24. Who is/was the principal of your high school? Don't remember his name, honestly. It might have been Peacock.

25. Has your house ever been TP'd? No.

26.What do you think of when you hear the word "meow"? Creepy anime characters.

27. What are you listening to right now? How did you know? See question 22 above.

28. Drinking? Nothing.

29. What is your favorite aisle at Wal-Mart? Food.

30. When is your mom's birthday? Not your business.

31. When is your birthday? Ditto.

32. What's the area code for your cell phone? See question number 9 above.

33. Where did you buy the shirt you're wearing now? It was a gift.

34. Is there anything hanging from your rear view mirror? A car rosary.

35. How many states in the US have you been to? Don't know. Most, probably.

36. What kind of milk do you drink? Skim, usually. Whole when feeling naughty. Soy when in the field.

37. What are you going to do after this? Work on the script for a comic.

38. Who was the last person you went shopping with? Snuffles the Dragon.

39. What is your favorite fruit? Mango.

40. What about your favorite dessert? Uncertain. I'm more of an entree kind of guy.

41. What is something you need to go shopping for? Food.

42. Do you have the same name as one of your relatives? No, except for my middle name, which you will forever know only as "G." (As for the second D, I leave you to ponder the significance of that one.)

43. What kind of car does one of your siblings drive? I believe he drives...a Ford Ranger, come to think of it.

44. Do you like pickles? Yes.

45. How about olives? Yes, but Snuffles embarrasses me by seeing how many he can fit on his claws at family gatherings.
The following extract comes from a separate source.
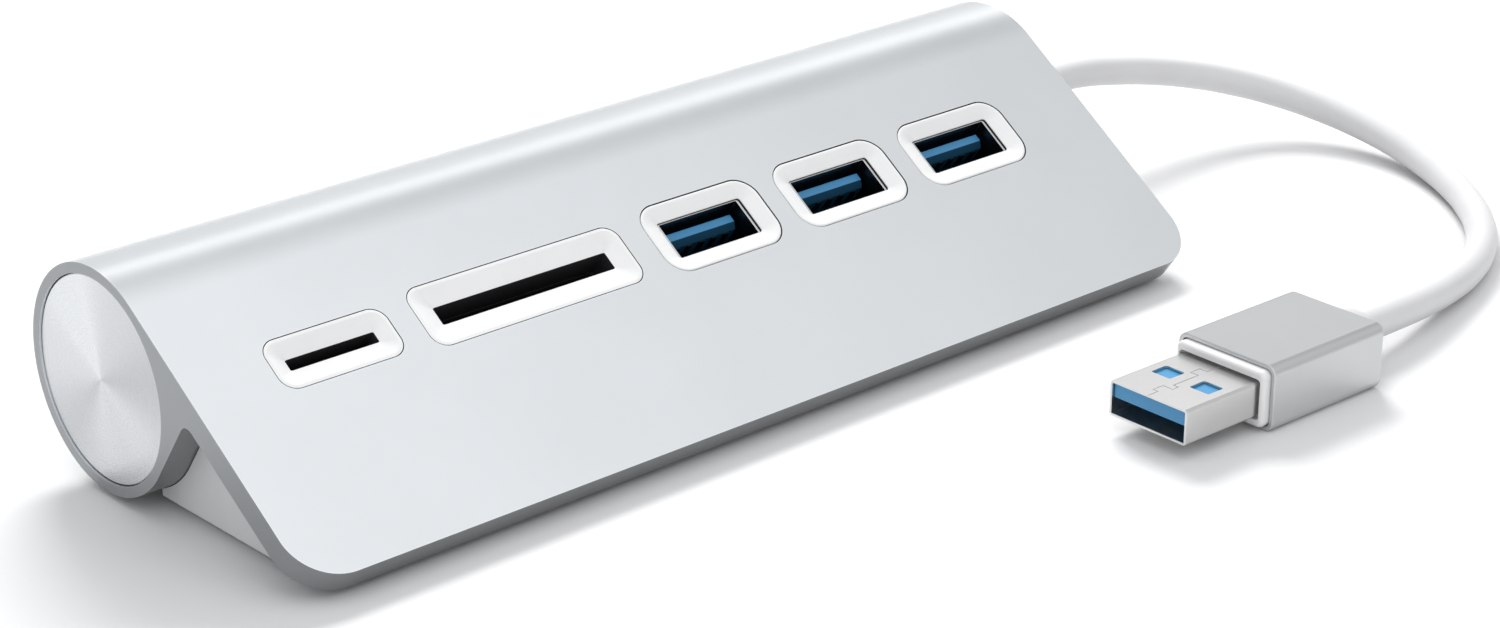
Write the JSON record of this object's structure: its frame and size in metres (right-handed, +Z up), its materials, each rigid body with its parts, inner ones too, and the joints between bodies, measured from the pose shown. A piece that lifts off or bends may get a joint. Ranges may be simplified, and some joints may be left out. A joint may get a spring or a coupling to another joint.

46. What is your favorite kind of gum? Oh, I guess maybe one of those hygienic teeth-whitening gums or something, but I hate gum, especially when it appears in the dryer or under banisters.

47. What is your favorite kind of juice? See question 39 above.

48. Do you have any tan lines? I think running cross-country in high school made certain tan lines permanent. See my photo again: I go from deep brown in summer to pasty white in winter, and what you have there is the transitional phase.

49. What hospital were you born in? As I've said before, I was left in a basket in the Fairy Forest. I doubt I was born in a hospital.

Sheesh. Forty-nine of those? What evil person did that? I'm not sure I should inflict that on anybody who doesn't want it.